Monday, November 30, 2015
Really interesting career move for Pat, the former long-time dean at Seton Hall's law school. He served as interim AD for awhile at Seton Hall when they were recovering from a scandal, so he's an inspired choice for a troubled Rutgers program. Good luck Pat!
Wednesday, November 11, 2015
On the most recent episode of The Good Wife, an applicant for an associate position at a large law firm is disparaged for attending "Loyola Law School" (I assume it is Loyola Chicago, since that is where the show is set). The partners reveal themselves to be snobs and racists, so who would want to work there anyway. But had the show been striving for accuracy, they should have been crawling all over themselves to hire a Loyola graduate. As Bill Henderson demonstrated a few years ago, graduates of our school who are hired by large firms become partners at a rate 6 times or more greater than graduates from elite schools (although a far higher percentage of elite school graduates are hired by such firms). The same is true for graduates of many other strong regional schools.

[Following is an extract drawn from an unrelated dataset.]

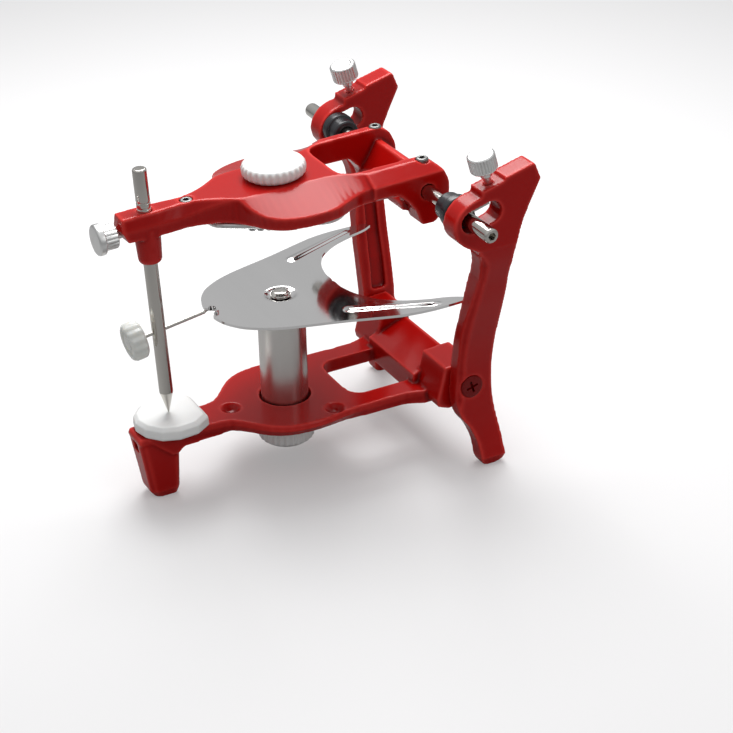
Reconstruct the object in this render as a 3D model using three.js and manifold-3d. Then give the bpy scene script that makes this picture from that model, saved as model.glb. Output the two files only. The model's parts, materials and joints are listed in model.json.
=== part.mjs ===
// Dental articulator: two cast frames joined at a pair of condylar shafts, with an incisal pin
// and its table at the front and an occlusal table on a column in the middle.
// Millimetres, +Z up. The front (incisal pin) is towards -Y, the rear (hinge) towards +Y.
// The origin lies on the ground under the middle of the whole articulator.
import * as THREE from "three";
import { mergeVertices } from "three/addons/utils/BufferGeometryUtils.js";
import Module from "manifold-3d";

const wasm = await Module();
wasm.setup();

// ---------------------------------------------------------------- driving dimensions

// Layout
const PIN_REACH = 110; // hinge axis to incisal pin
const HINGE_HEIGHT = 120.3; // hinge axis above the ground
const UPPER_TILT = 2.36; // degrees that the upper frame leans forward on its pin
const COLUMN_REACH = 54.2; // hinge axis to the column's axis
const DECK_TOP = 30; // lower frame's top face
const DECK_THICKNESS = 6;

// Clearances
const RUNNING_GAP = 0.1; // round piece that turns or slides in a hole, on the radius
const SEAT_GAP = 0.3; // faces that rest on each other

// Condylar shafts and rings
const SHAFT_RADIUS = 3.1;
const SHAFT_TIP = 76.5; // outer tip from the mid-plane
const SHAFT_ROOT = 18.5; // inner end inside the arm
const SHAFT_SOCKET_RADIUS = 1.7;
const SHAFT_SOCKET_DEPTH = 5;
const RING_FLANGE_RADIUS = 7;
const RING_BODY_RADIUS = 5.9;
const RING_FLANGE_WIDTH = 4.6;
const RING_BODY_WIDTH = 5.2;
const RING_HUB_WIDTH = 4.6;

// Side posts
const HEAD_OUTER = 62; // outer face of the head from the mid-plane
const HEAD_WIDTH = 9.5;
const HEAD_FRONT = 7.6; // front of the rim around the slot before the hinge axis
const SLOT_TRAVEL = 9;
const SLOT_SLOPE = 15.7; // degrees, rising to the rear
const HEAD_REAR = 31; // rear corner of the head behind the hinge axis
const HEAD_TOP = 139.4; // top of the head at its rear
const HEAD_EDGE = 2.4; // chamfer of the rim around the slot
const SHELF_RISE = 10; // thumb screw's shelf above the slot's centre line
const SHELF_START = 7.6; // front end of that shelf along the slot
const SHELF_LENGTH = 10.4;
const POST_FRONT = 4.2; // leg's front face behind the hinge axis
const POST_REAR = 19.7;
const POST_WAIST_INNER = 37.6; // narrowest place between the legs, at the joining screw
const POST_THICKNESS = 8;
const CHAMFER_WIDTH = 4.6; // of the leg's front outer edge
const REAR_CHAMFER = 1.3;
const FOOT_OUTER = 52.5;
const FOOT_INNER = 43;
const POST_SCREW_HEIGHT = 37;
const POST_SCREW_BEHIND = 10; // behind the hinge axis
const POST_SCREW_HEAD_RADIUS = 5;
const POST_SCREW_RADIUS = 2.2;
const POST_SCREW_LENGTH = 22;
const STRIP_THICKNESS = 1.2;
const STRIP_WIDTH = 4;
const SHAFT_STRIP_GAP = 0.35;
const SLOT_RADIUS = SHAFT_RADIUS + STRIP_THICKNESS + SHAFT_STRIP_GAP;

// Thumb screws
const THUMB_HEAD_RADIUS = 5.6;
const THUMB_HEAD_HEIGHT = 7.2;
const THUMB_SHANK_RADIUS = 1.6;
const THUMB_SHANK_LENGTH = 10.2;
const THUMB_STANDOFF = 6; // shank showing between the head and the casting
const FRONT_FLANGE_RADIUS = 6.3;
const FRONT_FLANGE_WIDTH = 3.2;
const FRONT_BARREL_RADIUS = 5;
const FRONT_BARREL_LENGTH = 5.4;
const FRONT_SHANK_RADIUS = 1.75;
const KNURL_TEETH = 16;
const KNURL_DEPTH = 0.35;

// Lower frame
const LEG_FOOT_FRONT = PIN_REACH + 9; // front of the front foot before the hinge axis
const LEG_FOOT_REAR = PIN_REACH - 4;
const LEG_FRONT = PIN_REACH + 13; // front of the deck before the hinge axis
const LEG_HALF_WIDTH = 6.5;
const WINDOW_HALF_WIDTH = 16;
const WINDOW_FRONT = 30.3; // front edge of the lower window before the hinge axis
const WINDOW_CORNER = 8;
const BRIDGE_FRONT = 3.4; // front edge of the rear bridge before the hinge axis
const BRIDGE_RISE = 7;
const BRIDGE_REAR = 15;
const LUG_TOP = 44;
const LUG_INNER = 18;
const DIMPLE_RADIUS = 4.6;
const DIMPLE_CIRCLE = 25; // dimples' distance from the column's axis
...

Of course, the writers were probably just trying to caricature elitism in the legal profession. And at least they weren't as bad as the New York Times!
Tuesday, November 3, 2015
Paul Campos has an entertaining post on a very interesting psychological phenomenon in football. Coaches of teams trailing late in a game routinely punt on fourth down when the statistical evidence is quite clear that their small chances of winning would actually be increased by trying to get a first down. They often talk about "extending the game." They worry about doing something bold, which might fail in a very visible way, but their caution actually increases the likelihood of ultimate failure.
Although Professor Campos doesn't explicitly make the link, is this an analogy for some of the timidity in legal education as we face long odds and a dwindling clock?